Internet service providers are slow to adopt V.92, the International Telecommunications Union's latest modem standard, but technically, modems can go faster.

"It seems that for the time being we have reached a limit, since there is no proposal from the industry for new algorithms," says Pierre-Andre Probst, a senior telecommunications advisor at Swisscom and chair of the International Telecommunications Union's Study Group 16, which works on access standards.

But Probst points out that it is difficult to predict what may develop in the future. "Four years ago the experts were of the opinion that the modem work was almost complete, and they did not expect new standards," he says. Then the ITU was pushed to develop the 56-kbps standards.

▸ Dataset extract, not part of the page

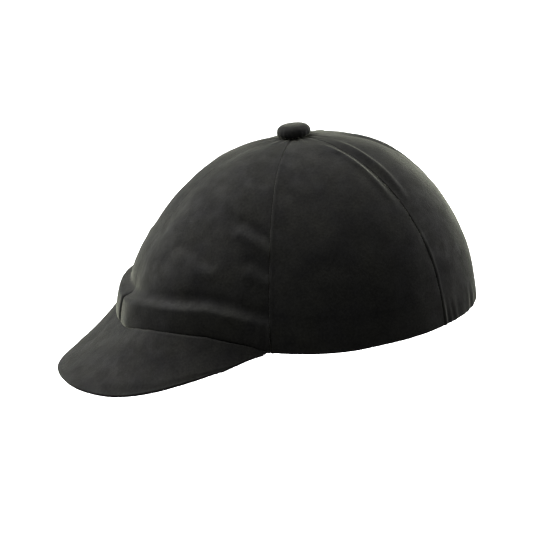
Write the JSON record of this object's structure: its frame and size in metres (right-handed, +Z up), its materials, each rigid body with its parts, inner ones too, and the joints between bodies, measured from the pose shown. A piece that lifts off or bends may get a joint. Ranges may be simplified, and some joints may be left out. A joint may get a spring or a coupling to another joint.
{
  "type": "riding helmet",
  "caption": "Domed riding helmet in a gored velvet cover with a crown button, curved peak, padded foam liner and folded-in chin harness.",
  "frame": {"origin": "centre of the footprint, on the surface the helmet stands on", "axes": "+X towards the nape, -X towards the peak, +Y towards the wearer's right, +Z up"},
  "size_m": [0.2998, 0.213, 0.1415],
  "materials": {
    "velvet": "short-pile velvet",
    "lining_cloth": "plain woven",
    "elastic": "ribbed knit",
    "shell_plastic": "smooth",
    "foam": "beaded foam",
    "pad_cloth": "brushed knit",
    "webbing": "woven webbing",
    "rivet_steel": "plated",
    "core_board": "moulded sheet",
    "moulded_plastic": "satin"
  },
  "bodies": {
    "helmet": {"outer_shell": "shell_plastic", "foam_liner": "foam", "inner_lining": "lining_cloth", "front_pad": "pad_cloth", "left_pad": "pad_cloth", "right_pad": "pad_cloth", "rear_pad": "pad_cloth", "crown_pad": "pad_cloth", "anchor_tab_left_front": "webbing", "anchor_tab_left_rear": "webbing", "anchor_tab_right_front": "webbing", "anchor_tab_right_rear": "webbing", "anchor_rivets": "rivet_steel", "anchor_washers": "rivet_steel"},
    "cover": {"gore_front_left": "velvet", "gore_front_right": "velvet", "gore_side_left": "velvet", "gore_side_right": "velvet", "gore_rear_left": "velvet", "gore_rear_right": "velvet", "hem_facing": "lining_cloth", "hem_elastic": "elastic", "crown_button_cap": "velvet", "crown_button_former": "core_board", "crown_button_shank": "lining_cloth", "crown_patch": "lining_cloth"},
    "peak": {"peak_core": "core_board", "peak_top_velvet": "velvet", "peak_lining": "lining_cloth"},
    "left_straps": {"left_front_strap": "webbing", "left_rear_strap": "webbing", "left_slider": "moulded_plastic"},
    "right_straps": {"right_front_strap": "webbing", "right_rear_strap": "webbing", "right_slider": "moulded_plastic"},
    "left_chin": {"left_chin_strap": "webbing"},
    "right_chin": {"right_chin_strap": "webbing", "buckle_tongue": "moulded_plastic"},
    "socket": {"buckle_socket": "moulded_plastic"},
    "front_prong": {"release_prong_front": "moulded_plastic"},
    "rear_prong": {"release_prong_rear": "moulded_plastic"}
  },
  "joints": [
    {"name": "cover_lift", "type": "slide", "parent": "helmet", "child": "cover", "axis": [0.061, 0, 0.9981], "range_m": [0, 0.15], "deforming": ["hem_facing", "hem_elastic"]},
    {"name": "peak_flex", "type": "hinge", "parent": "cover", "child": "peak", "pos_m": [-0.03486, 0, 0.01697], "axis": [0, 1, 0], "range_deg": [-6, 3], "stiffness_Nm_per_rad": 20},
    {"name": "left_straps_fold", "type": "hinge", "parent": "helmet", "child": "left_straps", "pos_m": [0.03873, -0.0958, 0.00807], "axis": [-0.9981, 0, 0.061], "range_deg": [0, 100]},
    {"name": "right_straps_fold", "type": "hinge", "parent": "helmet", "child": "right_straps", "pos_m": [0.03873, 0.0958, 0.00807], "axis": [0.9981, 0, -0.061], "range_deg": [0, 100]},
    {"name": "left_chin_fold", "type": "hinge", "parent": "left_straps", "child": "left_chin", "pos_m": [0.03883, -0.00711, 0.00961], "axis": [0.9981, 0, -0.061], "range_deg": [0, 120]},
    {"name": "right_chin_fold", "type": "hinge", "parent": "right_straps", "child": "right_chin", "pos_m": [0.03883, 0.00711, 0.00961], "axis": [-0.9981, 0, 0.061], "range_deg": [0, 120]},
    {"name": "chin_length", "type": "slide", "parent": "left_chin", "child": "socket", "axis": [-0.0011, -0.9998, -0.0174], "range_m": [0, 0.006]},
    {"name": "front_prong_press", "type": "hinge", "parent": "right_chin", "child": "front_prong", "pos_m": [0.03186, 0.06997, 0.00699], "axis": [-0.061, -0.0175, -0.998], "range_deg": [0, 6], "stiffness_Nm_per_rad": 0.5},
    {"name": "rear_prong_press", "type": "hinge", "parent": "right_chin", "child": "rear_prong", "pos_m": [0.04543, 0.06997, 0.00616], "axis": [0.061, 0.0175, 0.998], "range_deg": [0, 6], "stiffness_Nm_per_rad": 0.5}
  ]
}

Although the ITU's V.90 and V.92 standards max out at 56 kbps downstream, that doesn't mean modems cannot go faster, theoretically.

It's important to note that the limit has nothing to do with the copper lines that make up the public switched telephone network, but instead has to do with the analog-to-digital converters deployed on that network, Probst says.

Each telephone line channel contains 4 KHz of analog bandwidth, which is equivalent to 64 kbps of digital bandwidth, he says. Under perfect conditions a telephone line could--again, theoretically--support 64 kbps.

The powerful signal processing in V.90 and V.92 modems allows for 56 kbps over this channel today, Probst says. "Further improvements to increase this [throughput] will not only depend on progress in technologies, but also on the priority given by the industry. It seems they are focusing on other products such as DSL."